The Cathedral of Santa Maria looked plain from the outside but was beautiful inside, and the effect was enhanced by soft organ music and the paucity of other visitors. Started in 1570 and opened in 1593 but not finished until 1730, it somehow felt very early Spanish with its thick columns and late Renaissance flourishes.
We didn’t get to St. Francis or the other important churches, but we did find a brochure about them at the Tourist Office. Our main reason for seeking it out, however, was to ask if there was a wheelchair-accessible way up onto the ramparts. There was, and once there, we walked the length and enjoyed the views while checking out the cannons, archeological library, and more than half-a-dozen restaurants.

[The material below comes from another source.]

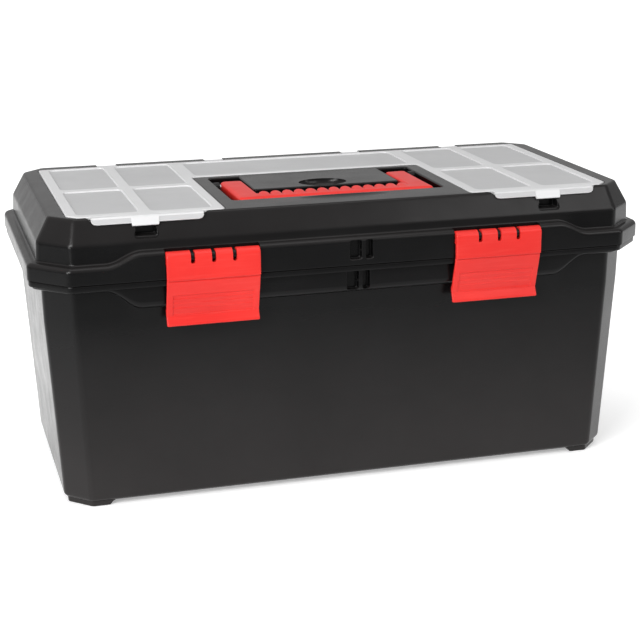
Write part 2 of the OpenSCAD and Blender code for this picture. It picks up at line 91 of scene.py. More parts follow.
FLOOR_Z = 5.0
WALL_Z = 217.5
SHOULDER_Z = 235.0
FLANGE_HIGH, FLANGE_LOW = 228.0, 218.5
BAND_DEEP, BAND_LOW = 177.0, 194.5
BEND_IN, BEND_OUT = 184.0, 214.0         # ends of the S bend in flange and band
TUB_WALL, LID_WALL = 2.6, 2.5

REBATE = TOP - 2.5                       # seat of the organiser cover
BIN_FLOOR = REBATE - 31
BIN_X = (115.5, 172.5, 178.5, 236.0)
BIN_Y = (-108.0, -7.0, -1.0, 100.0)
REAR_BIN = (-105.5, 36.0, 105.5, 100.0)
GAP_HALF = 109.5                         # half the gap between the wings of the cover
STRIP_FRONT = 27.0
RECESS = (-96.0, -84.0, 96.0, 18.0)      # handle recess
RECESS_FLOOR = 243.5
ISLAND_HALF, ISLAND_FRONT = 67.5, -44.0
SCOOP_Y = -28.0

LATCH_HALF = 39.5
SLOT_PITCH, SLOT_HALF = 17.6, 1.8
HINGE_X, HINGE_HALF = 150.0, 46.0
TUB_KNUCKLES = ((-45, -27), (-9, 9), (27, 45))
LID_KNUCKLES = ((-26.5, -9.5), (9.5, 26.5))
KNUCKLE_R, PIN_R = 5.5, 2.0
LOCK_LEFT, LOCK_RIGHT = -8.0, 12.5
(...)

We settled on Macchiavello (Bastioni Marco Polo 57) for a lunch that began with a composed salad of ray (as in stingray) “in the Spanish style” with purple onion strips, halved cherry tomatoes, and arugula in a light olive oil dressing. It surpassed the fregola with mussels in a bland, oily tomato sauce. The fish of the day was meaty but slightly dry scorpion fish fillets with fennel, black olives, and tomato, but it was no match for the tender roasted squid with a simple green salad. Good semolina bread and Sardinian flatbread, a glass of Vermentino, and water rounded out the meal.
Since the museums were closed on Monday, we spent the rest of the afternoon walking around looking at the architecture and soaking up the ambiance. The last stop was Gelateria Artigianale Tropical #2 (Via Simon 10), where I savored my last very dark chocolate and hazelnut gelati and was almost able to compliment the owner in Italian.
The next morning brought the long drive back to the Olbia airport and the flight of about the same length to Berlin, where we had to overnight before flying to Chicago. The highlight of the very short stay in the city was the perfect German spring meal at Schnitzelei: impeccably cooked spargel (fat white asparagus) with a side of crisp wienerschnitzel, boiled potatoes, and frothy hollandaise. The free sample of the pub’s beer made the evening even more festive.